▸ **Your task**:
Please repeat only the stretch of records running from the first line through the line that contains "piece.data.set_sharp_from_angle(angle=math.radians(40))".

++++++

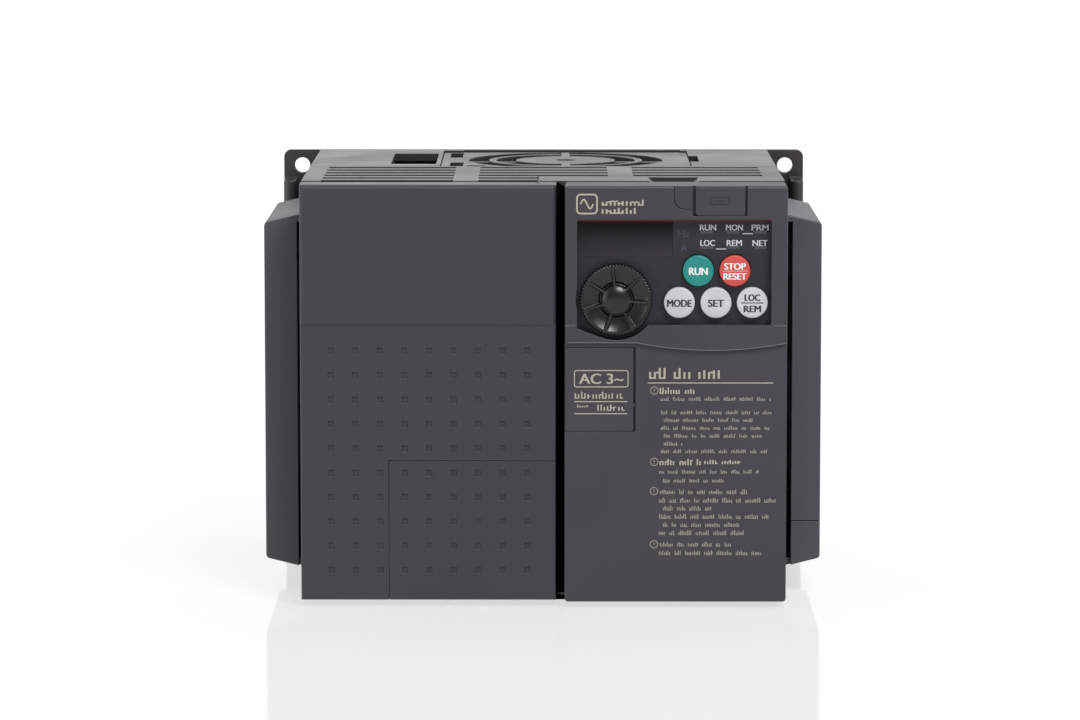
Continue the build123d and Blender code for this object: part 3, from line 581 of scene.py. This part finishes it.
def keyRings(shape, frontY, backY):
    radius, edge = shape["radius"], shape["edge"]
    rings = [(0.02, frontY)]
    for i in range(1, 9):
        r = (radius - edge) * i / 8
        rings.append((r, frontY + shape["crown"] * (r / radius) ** 2))
    rimY = frontY + shape["crown"]
    for i in range(1, 7):
        turn = math.pi / 2 * i / 6
        rings.append((radius - edge + edge * math.sin(turn), rimY + edge * (1 - math.cos(turn))))
    flangeFront, flangeBack = (frontY + depth for depth in shape["flange"])
    flangeRadius, stemRadius = shape["flangeRadius"], shape["stemRadius"]
    rings += [(radius, flangeFront), (flangeRadius, flangeFront), (flangeRadius, flangeBack)]
    return rings + [(stemRadius, flangeBack), (stemRadius, backY)]


def makeKey(node, look):
    low, high = boxMm(node)
    x, z, frontY = (low.x + high.x) / 2, (low.z + high.z) / 2, low.y
    rings = keyRings(keyShape, frontY, high.y)
    mesh = turnedMesh(node + "Cap", rings, 72, (x, z), lambda r, y, angle: (r, y))
    piece = addPiece(node + "Cap", mesh, look["finish"], look["body"], smooth=True)
    piece.data.set_sharp_from_angle(angle=math.radians(40))
    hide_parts(node)
    for number, (words, dx, dz, width, height) in enumerate(look["legend"]):
        inkY = frontY - keyShape["inkLift"] + keyShape["inkFall"] * abs(dz)
        letterPiece(f"{node}Legend{number}", words, (x + dx, inkY, z + dz), (width, height), look["ink"],
                    look["body"], keyShape["heavier"])
    if "divider" in look:
        width, height = look["divider"]
        front, back = (frontY + depth for depth in keyShape["divider"])
        bar = ((x - width / 2, front, z - height / 2), (x + width / 2, back, z + height / 2))
        slabPiece(node + "Divider", [bar], look["ink"], look["body"])


for node, look in keyCaps.items():
    makeKey(node, look)
print("keys made:", len(keyCaps))


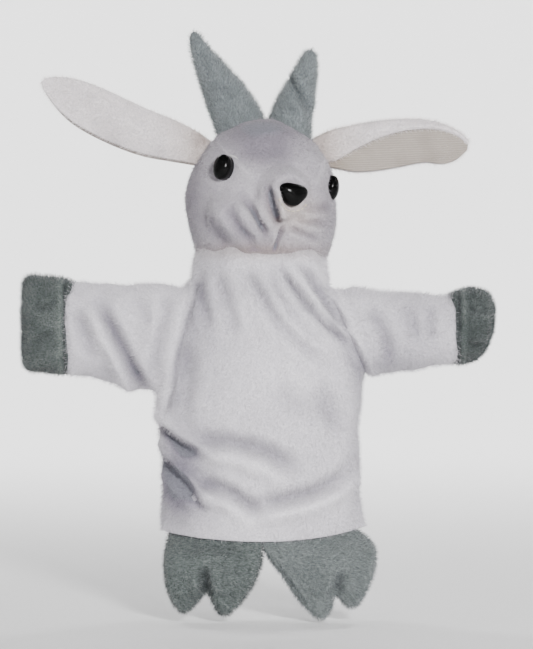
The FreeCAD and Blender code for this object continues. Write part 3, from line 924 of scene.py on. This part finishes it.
# %% Hooves
hoof_rings = {      # distance out, middle height, half height, half depth
    "right": ((90, 101.2, 21.0, 9.0), (94.3, 101.4, 23.0, 10.0), (99, 102, 23.3, 10.8),
              (105, 102.6, 22.8, 10.8),
              (110.5, 103, 23.2, 9.8), (113.8, 103.2, 22.4, 7.2), (115.4, 103.4, 19.0, 3.4)),
    "left": ((89.5, 100.8, 15.2, 12.0), (94.0, 101, 17.4, 13.4), (99, 102, 18.0, 13.8),
             (104, 103, 16.8, 13.2),
             (108.2, 105, 13.6, 11.2), (110.6, 106.2, 9.4, 7.8), (111.5, 106.8, 4.6, 3.6)),
}
hooves = {}
for side, rows in hoof_rings.items():
    sign = OUT[side]
    rings = [((sign * x, 0, z), (0, 0, h), (0, d, 0), 2.3) for x, z, h, d in rows]
    hoof = tube("hoof_" + side + "_plush", rings, 64)
    melt(hoof, 1.4, 3)
    inflate(hoof, 1.0, np.clip((97 - get_points(hoof)[:, 0] * sign) / 4, 0, 1))
    subdivide(hoof)
    hooves[side] = hoof
hoof_folds = {
    "right": (
        (((-96, 116), (-104, 110), (-110, 112)), 1.7, 1.1, 0.5, 0.0),
        (((-97, 98), (-105, 96), (-111, 92)), 1.8, 1.0, 0.5, 0.0),
    ),
    "left": (
        (((97, 112), (103, 108), (108, 110)), 1.6, 1.0, 0.5, 0.0),
        (((96, 95), (102, 92), (107, 94)), 1.6, 0.9, 0.5, 0.0),
    ),
}
# Painted shade for each hoof, more on the left one than on the right.
hoof_painted_shade = {"right": 0.05, "left": 0.16}
for side, hoof in hooves.items():
    folds(hoof, hoof_folds[side])
    crumple(hoof, 0.7, 9, 8)
    out = get_points(hoof)[:, 0] * OUT[side]
    add_shade(hoof, hoof_painted_shade[side] - 0.30 * bell(out - 96.5, 1.6))      # the paler cuff strip
    add_shade(hoof, 0.35 * bell(out - 94.6, 0.9))                         # the dark line of its seam
    smooth_shading(hoof)

# %% Feet
foot_outlines = {
    "right": ((-42.6, 4), (-45.6, -4), (-46.6, -16), (-44.2, -26), (-41.2, -32.5), (-38.0, -34.8),
              (-34.0, -32.6),
              (-29.6, -28.2), (-25.8, -25.2), (-22.9, -29.6), (-19.8, -34.2), (-16.8, -36.2), (-13.2, -33.4),
              (-8.2, -27.4), (-3.8, -20.4), (-1.0, -12.4), (0.0, -4), (0.6, 5)),
    "left": ((0.4, 5), (0.2, -3), (7.0, -13.0), (14.6, -24.2), (20.6, -32.8),
             (24.6, -36.8), (28.9, -37.5), (32.4, -33.0),
             (34.2, -27.4), (35.0, -24.6), (37.6, -28.4), (41.4, -31.8), (45.4, -31.8), (48.6, -26.6),
             (52.2, -18.2), (53.9, -9), (51.8, -2), (46.2, 4)),
}
FOOT_Y = -18.5


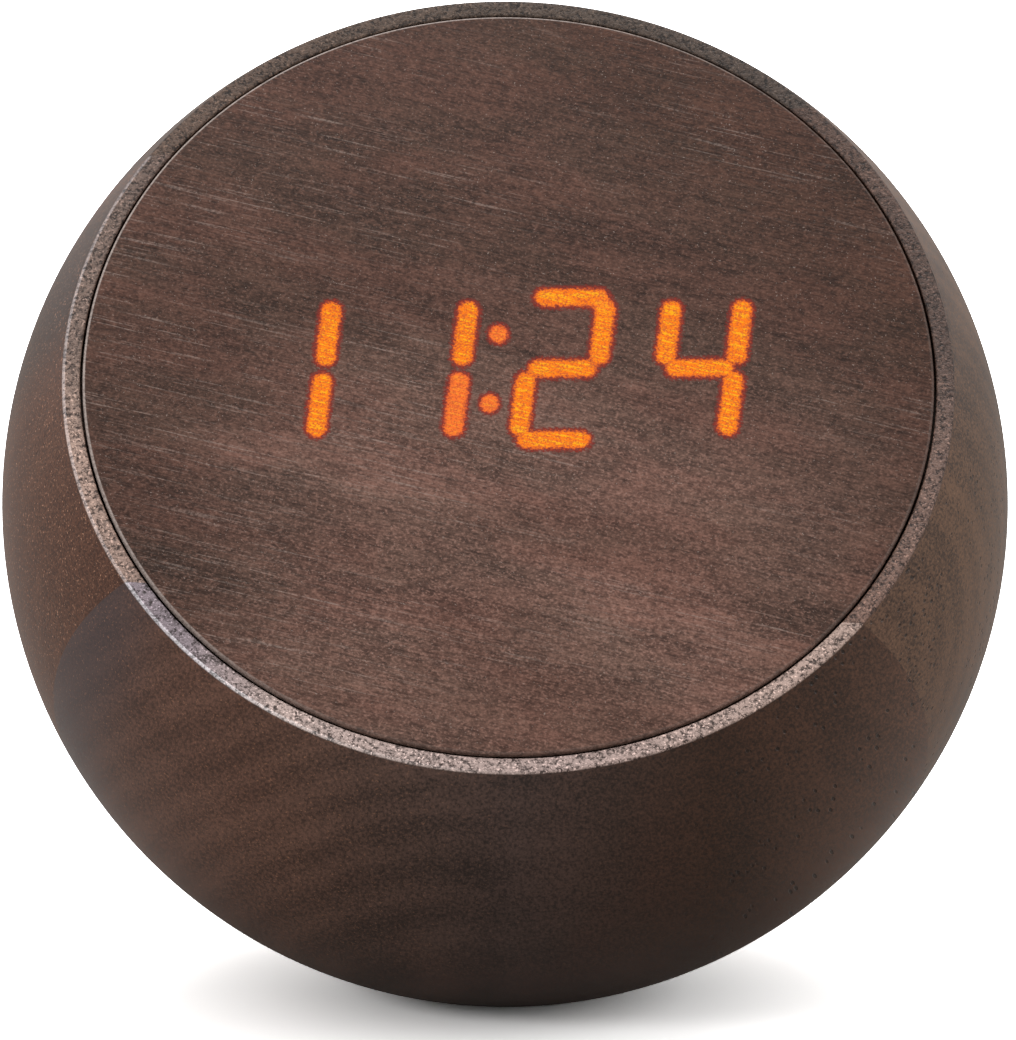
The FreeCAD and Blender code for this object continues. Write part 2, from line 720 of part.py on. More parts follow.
# Cast weight low in the well, which keeps the ball standing on its foot
weight_disc = cylinder("weight_disc", FACE, f"{WELL_RADIUS} - weight_gap", WELL_FLOOR, WEIGHT_TOP)
weight_half = block("weight_half", FACE, FAR, FAR, WELL_FLOOR, WEIGHT_TOP, "0",
                    f"-weight_chord - {FAR} / 2")
weight_holes = []
for number, (x, y) in enumerate(WEIGHT_SCREWS):
    weight_holes.append(cylinder(f"weight_hole_{number}", FACE, "wood_radius + thread_gap",
                                 WELL_FLOOR, WEIGHT_TOP, x, y))
    weight_holes.append(cylinder(f"weight_bore_{number}", FACE, "wood_head_radius + head_gap",
                                 f"{WEIGHT_TOP} - weight_bore_depth", WEIGHT_TOP, x, y))
weight = cut("ballast_weight", common("weight_blank", weight_disc, weight_half), weight_holes)
screw_set("ballast_screws", FACE, WEIGHT_SCREWS, WOOD, f"{WEIGHT_TOP} - weight_bore_depth",
          "weight_screw_length")

# Rear cover with bosses for the control board
cover = new_body("rear_cover", REAR)
disc = new_sketch(cover, "cover_disc", COVER_SEAT)
draw_circle(disc, f"{RECESS_RADIUS} - cover_gap")
pad(cover, "cover_pad", disc, "cover_thickness")
posts = new_sketch(cover, "cover_bosses", CONTROL_TOP)
for x, y in BOSSES:
    draw_circle(posts, "boss_radius", x, y)
pad(cover, "cover_boss_pad", posts, "control_drop + cover_thickness / 2")
through = new_sketch(cover, "cover_through", COVER_TOP)
for x in BUTTONS.values():
    draw_circle(through, "button_radius + button_fit", x, "button_rise")
draw_box(through, "lever_length + lever_travel + 2 * lever_end_fit", "lever_width + 2 * lever_side_fit",
         "-slider_left", "-slider_drop")
draw_box(through, "socket_length + 2 * socket_fit", "socket_width + 2 * socket_fit", "0", "-socket_drop")
draw_circle(through, "microphone_hole", "0", "-microphone_drop")
draw_circle(through, "lamp_radius + lamp_fit", "lamp_x", "-lamp_drop")
draw_circle(through, "sound_hole", "buzzer_x", "-buzzer_drop")
for x, y in even_circle("sound_circle", "0", SOUND_HOLE_COUNT):
    draw_circle(through, "sound_hole", f"buzzer_x + {x}", f"-buzzer_drop + {y}")
for step in (-1, 0, 1):
    draw_box(through, "vent_length", "vent_width", "-sensor_x", f"-sensor_drop + {step} * vent_pitch")
for x, y in COVER_SCREWS:
    draw_circle(through, "cover_shank_radius + thread_gap", x, y)
pocket(cover, "cover_cuts", through, "cover_thickness")
sinks = new_sketch(cover, "cover_sinks", COVER_TOP)
for x, y in COVER_SCREWS:
    draw_circle(sinks, "cover_head_radius + head_gap", x, y)
pocket(cover, "cover_counterbores", sinks, "cover_head_height")
pilots = new_sketch(cover, "cover_pilots", CONTROL_TOP)
for x, y in BOSSES:
    draw_circle(pilots, "fine_radius + thread_gap", x, y)
pocket(cover, "cover_pilot_cuts", pilots, "boss_pilot_depth", upward=True)
screw_set("rear_cover_screws", REAR, COVER_SCREWS, COVER, f"{COVER_TOP} - cover_head_height",
          "cover_screw_length")

# Control board on the bosses
control = new_body("control_board", REAR)
disc = new_sketch(control, "control_disc", CONTROL_BACK)
draw_circle(disc, CONTROL_RADIUS)
for x, y in BOSSES:
    draw_circle(disc, "fine_radius + thread_gap", x, y)
pad(control, "control_pad", disc, "control_thickness")
screw_set("control_board_screws", REAR, BOSSES, FINE, CONTROL_BACK, "fine_length", downward=False)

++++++

▸ **Solution to this problem**:
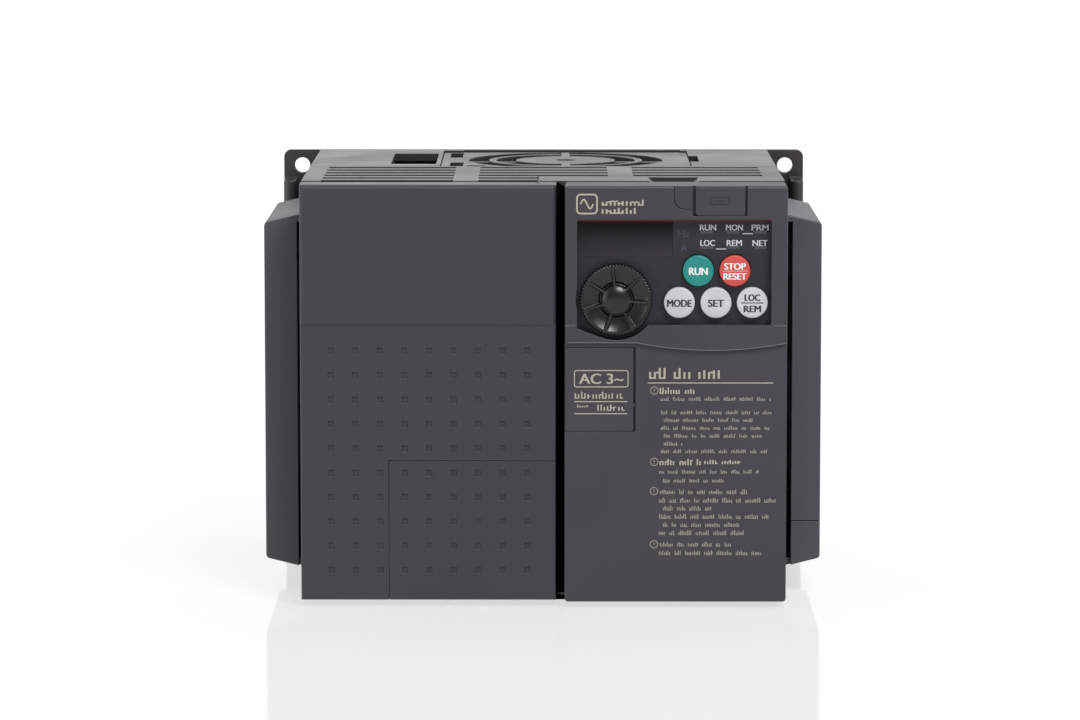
Continue the build123d and Blender code for this object: part 3, from line 581 of scene.py. This part finishes it.
def keyRings(shape, frontY, backY):
    radius, edge = shape["radius"], shape["edge"]
    rings = [(0.02, frontY)]
    for i in range(1, 9):
        r = (radius - edge) * i / 8
        rings.append((r, frontY + shape["crown"] * (r / radius) ** 2))
    rimY = frontY + shape["crown"]
    for i in range(1, 7):
        turn = math.pi / 2 * i / 6
        rings.append((radius - edge + edge * math.sin(turn), rimY + edge * (1 - math.cos(turn))))
    flangeFront, flangeBack = (frontY + depth for depth in shape["flange"])
    flangeRadius, stemRadius = shape["flangeRadius"], shape["stemRadius"]
    rings += [(radius, flangeFront), (flangeRadius, flangeFront), (flangeRadius, flangeBack)]
    return rings + [(stemRadius, flangeBack), (stemRadius, backY)]


def makeKey(node, look):
    low, high = boxMm(node)
    x, z, frontY = (low.x + high.x) / 2, (low.z + high.z) / 2, low.y
    rings = keyRings(keyShape, frontY, high.y)
    mesh = turnedMesh(node + "Cap", rings, 72, (x, z), lambda r, y, angle: (r, y))
    piece = addPiece(node + "Cap", mesh, look["finish"], look["body"], smooth=True)
    piece.data.set_sharp_from_angle(angle=math.radians(40))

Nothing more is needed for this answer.